DAVID LARKINS, Wesmen Athletics
Larry McKay says he wants to watch the tape again, but it's unlikely many of the rest of the Winnipeg Wesmen have much desire to.
The Trinity Western Spartans used a six-point run in the second set to come from behind, and proceeded to roll to a 3-0 (25-16, 25-23, 25-5) Canada West conference men's volleyball victory Friday night at the Duckworth Centre.
It was a clash of two of the country's top-ranked teams, but save for a chunk of that second set, it was the No. 5-ranked Spartans who carried the momentum most of the night, setting the sixth-ranked Wesmen back on their heels from the first serve.
"There were a lot of weak areas that were (revealed) by the other team, so I definitely want to see the tape," Wesmen head coach Larry McKay said. "They were on us, they took away things from us and we didn't adjust well when they took those things away.
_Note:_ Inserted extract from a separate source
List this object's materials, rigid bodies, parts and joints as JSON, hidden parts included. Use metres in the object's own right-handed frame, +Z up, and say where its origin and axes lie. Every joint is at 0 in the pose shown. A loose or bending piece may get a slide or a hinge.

We've got a little more to our game than what we showed, but we were unable to pull that out."
Trinity Western, which hit .388 for the match, got a match-high 17 kills and seven digs from Eric Loeppky.
The Spartans won the match's first five points, eight of the first 10 and carried a 16-7 lead into the first-set technical timeout.
The third set was also a black hole for Winnipeg, which went to its bench early and played reserves after Trinity opened on a 14-1 run.
"They forced us to alter a bunch of shots in the second set," TWU head coach Ben Josephson said. "First set we were able to get the shots we wanted, the second they adjusted and I think our guys flinched a little and made a few mistakes. I think our ball control cleaned up, we were able to run our middles again and they're really physical guys, and that opened up some other things and it all came back together.
"When (the Wesmen) passed well, they were really competitive. When their passes were leaky then our size really factored in."
The Wesmen bounced back in the second set with an effort more indicative of their standing in the Canada West, but got stuck in a rotation while leading 21-17 and watched the Spartans run off six straight to jump in front.
"The feeling at that point was just the frustration that we had a good chance to win the set and we didn't make the plays in the end," McKay said.